Robb Elementary School, the Uvalde, Texas school that was the site of a horrific shooting, will meet the wrecking ball.
Uvalde’s mayor, Don McLaughlin, said, “You can never ask a child to go back or a teacher to go back in that school ever.”
Years earlier, Sandy Hook Elementary, the scene of another horrific massacre, was also demolished.
I can understand why. Who can walk into a building where you witnessed wholesale slaughter and act like everything is back to normal?
You can’t.
I’ve never been a victim of a shooting, nor have I witnessed one.
I can, however, tell you of my experience with a building where I experienced abuse.
It was a church building in Tallahassee, Florida. I was baptized in their baptistry on November 11, 1981, at age 18. For five years, from the ages of 18 to 23, I attended church in that building at least three to four times a week, excluding vacations from school.
To this day, I can still visualize the place as it looked in the 1980’s: the front door, which I didn’t use very often because it faced the street but not a parking lot, the side door that did lead to the sanctuary; the back door that led to the fellowship hall and to a staircase that would take you to the sanctuary. I can wander through that building in my mind and picture events that went on there, times we sang, the folding chairs we sat on in the fellowship hall — or the times we sat on the floor during our Friday night devotionals.
I can remember the downstairs hallway where the nursery was on one side and the classrooms for the older kids were on the other. I’ve been in those classrooms, holding babies or trying to corral kids during children’s church.
Upstairs, I sat through sermon after sermon; Sunday School lesson after Sunday School lesson; special speakers, retreats, weddings, and other events.
I was never raped in that building, nor did anyone physically assault me there.
But I was subject to spiritual abuse there: listened to sermons and classes where we were pushed to do more, where “the spiritual” were defined as those who converted the most people, those who worked full-time for the church, and/or those that chose to give up everything for missions. If you did not have the numbers, you were second-class.

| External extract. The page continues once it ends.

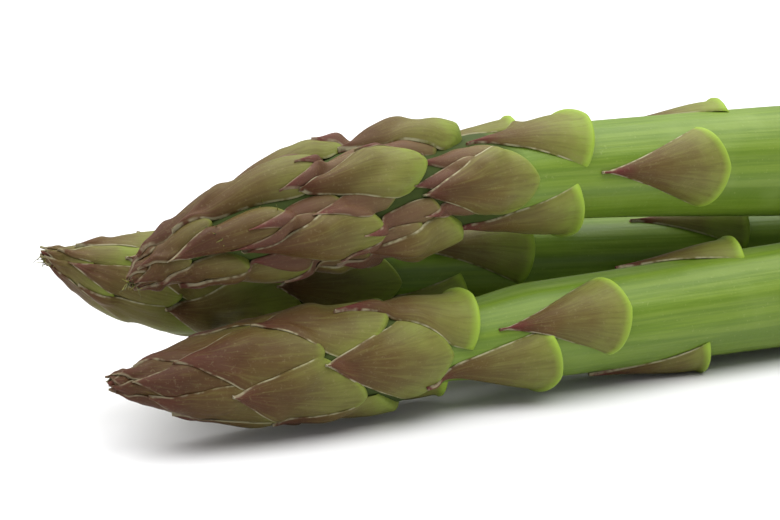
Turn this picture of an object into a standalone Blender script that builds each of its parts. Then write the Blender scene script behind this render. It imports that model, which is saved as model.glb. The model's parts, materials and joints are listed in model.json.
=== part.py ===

We took away lessons from that building that said, go invite total strangers to church; go knock on people’s doors and invite them to a church service or a Bible study; submit to your leaders, do not question why they are doing what they are doing and do not argue with them. You must have a discipleship partner and confess everything to them. You must have a “quiet time” daily where you study the Bible and pray and you need to be ready to tell your discipleship partner what you were studying. If you’re not doing it every day, the partner is allowed to “speak the truth in love” with a loud, harsh voice asking you if you really love God, because if you did, you would be inviting people and having your daily “quiet times”.
I left Tallahassee for good in 1986, and I went back to that building at least once.
The last time I visited that building was 1994. I was 30 years old.
I didn’t enter the building; it was during a weekday and I’m sure the doors were locked. But I walked around the building, in the back parking lot where I climbed out of the car of whoever was giving me a ride that day, past the windows that let light into the sanctuary, past the back door that led to the fellowship all, past the parking area near the Red Cross building next door.
And then I got to the front of the building . . . and my legs started to shake. I could not move them. I was close to the church office, and part of my fear was wondering, is there anyone there that knew me when I was a member here? And if there is, would they recognize me?
I tried to make myself walk in front of the building.
I could not.
In order to walk in front of that church building, I had to cross the street. And even then, my legs still shook. My body remembered what had happened to me as the result of attending that church — the demands to share your faith, to attend every event, including baby and bridal showers and weddings of people you didn’t know, being rebuked for not being “out of yourself”, the constant probing for sin, the dating rules which included mandatory double dating and, I suspect, being told who you should and shouldn’t date. And if you were a woman, you were “encouraged” to accept a date, even if you weren’t too crazy about the guy who was asking you out.
All of this was done in the name of God.
Spiritual abuse is very hard to describe. Everything I listed above — quiet times, dating, relationships, sharing your faith — are good things. Pursuing a relationship with God is a good thing. Getting to know Jesus is a very good thing.
But infuse it with the demands to perform in a certain way, with the expectation to become someone’s idea of what a Christian should be, and these very good things then become weaponized.
I finally walked in front of the church, even though I had to cross the street to do it, said my good-byes to it, and caught a city bus back to the hotel I was staying at.
I had this reaction to a building where I was never physically assaulted, never raped, never shot or shot at, and never saw anyone assaulted or shot.
Can you imagine the reaction that the people present at Robb Elementary on May 24, 2022 would have if they went back to the building where their classmates and their teachers were shot and killed? Where a student smeared herself with blood and played dead to keep from being shot? Where police waited for nearly an hour before going in?
If I had to cross a street with shaking legs to pass a building where I was not physically assaulted but only subject to spiritual abuse, I can only imagine the reaction that anyone present at Robb Elementary on that horrible day would have.
The power of a building to evoke memory is palpable.
I don’t blame Uvalde for wanting to get rid of Robb Elementary.
Just my. 04, adjusted for inflation.